La biografía del coronel Críspulo Moracho escrita por el periodista e historiador tudelano se añade a la de ese rosario de personas que, por ser fieles a su juramento profesional de servir al orden constitucional democrático, perdieron su vida, fueron encerrados en prisión o tomaron el camino del exilio, con quebranto irreparable para sus vidas y las de sus familias.

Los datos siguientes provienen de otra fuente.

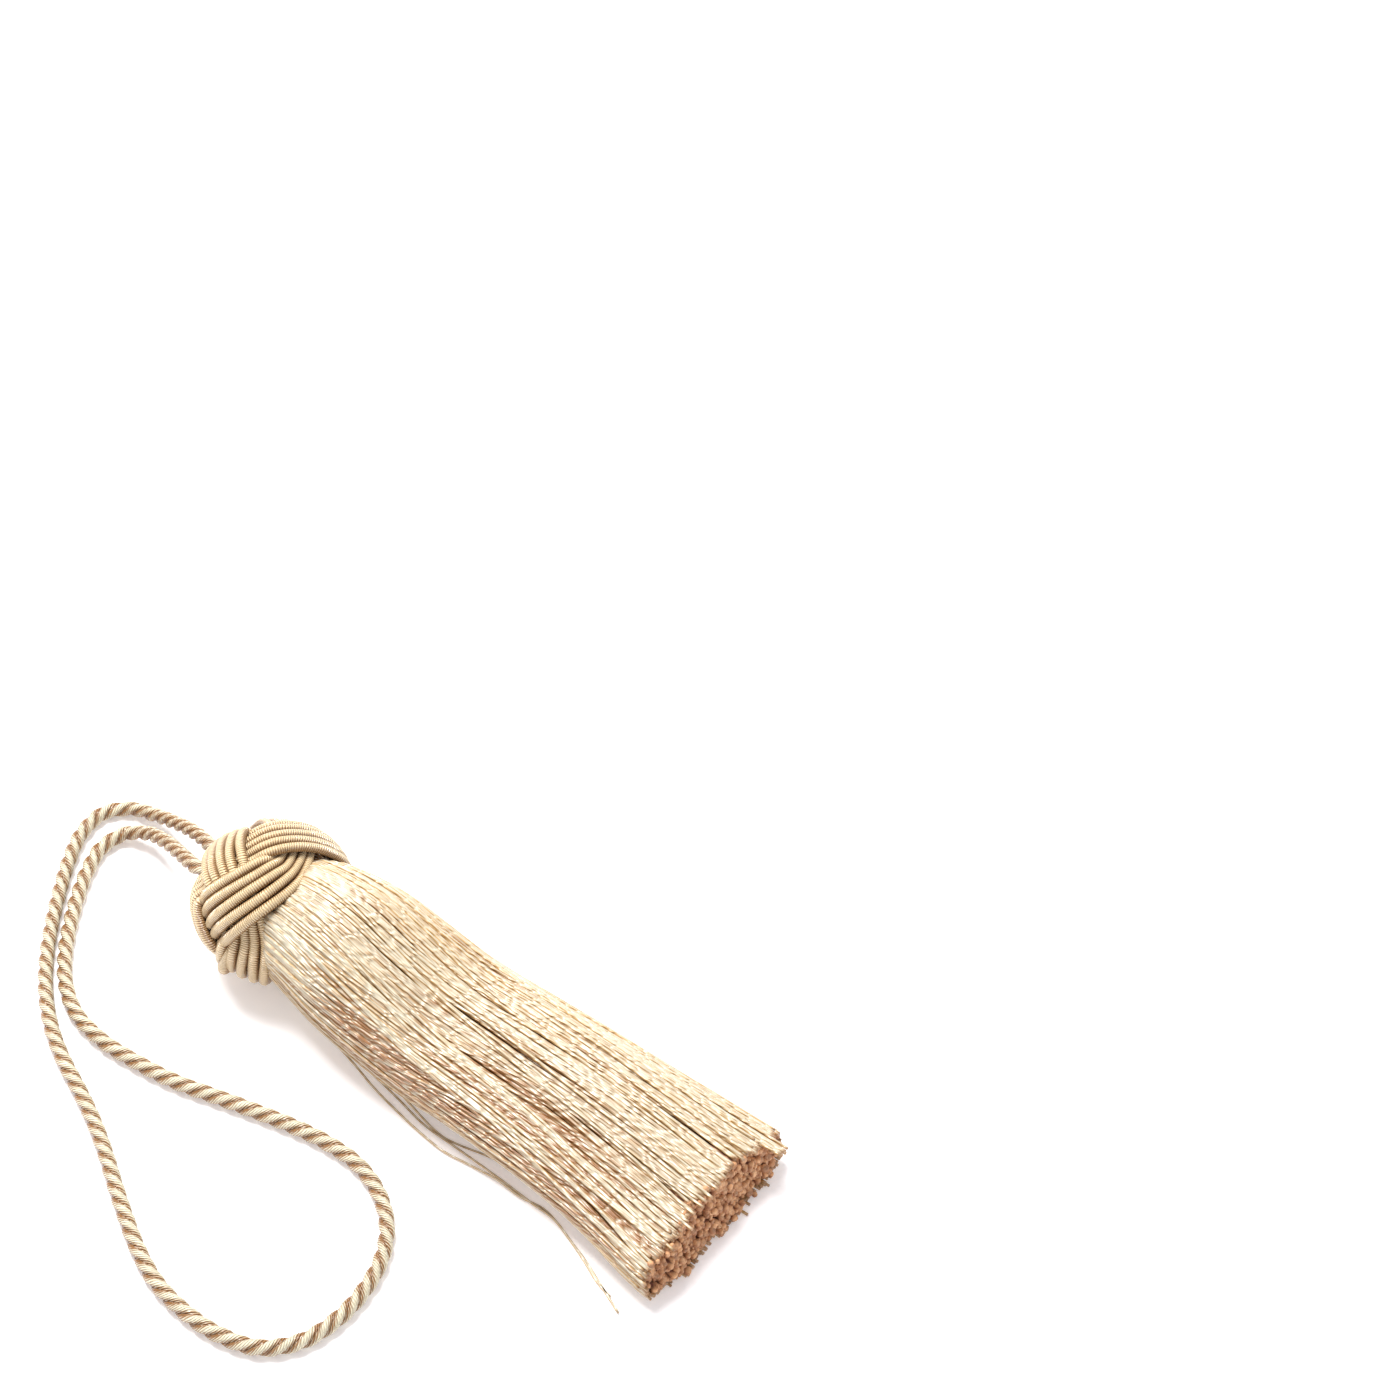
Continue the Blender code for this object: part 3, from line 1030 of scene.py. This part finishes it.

La erradicación de las falacias propaladas entonces por los golpistas y mantenidas por sus seguidores actuales para asegurarse y controlar el poder solo puede venir del conocimiento de hechos históricos como los que se narran en esta obra. Solo por eso, y no es poco, es de agradecer la labor silenciosa de las personas que han hecho de la investigación histórica su vocación personal. Este es sin duda el caso que nos ocupa.
La pericia profesional de Fermín Pérez-Nievas nos ofrece un texto fresco, directo, que engancha inmediatamente y nos lleva a interesarnos empáticamente por el biografiado. Una empatía que destila pasajes de emoción y admiración por aquella generación que tuvo la fortuna de experimentar profundos cambios en todos los ámbitos de su vida. Cambios esperanzadores que hablaban de igualdad social y fin de los privilegios de unas minorías. Como dijo Luis Aranda en Corazones Rojos, ese inmenso deseo de cambios sociales conllevó que los más directamente afectados por ellos se negaran a aceptarlos, hasta llegar a hacer todo lo posible para evitarlos. Incluso mediante el recurso al asesinato masivo y la guerra civil: “Tenían miedo a perder el dominio sobre la gente, sobre sus conciencias …”. Sí, Luis Aranda acertó en su análisis de lo ocurrido tras el golpe de Estado (solo parcialmente triunfante), del consiguiente paso de los golpistas de dar inicio a una larga guerra civil, y del empleo de la máxima represión para conseguir sus fines.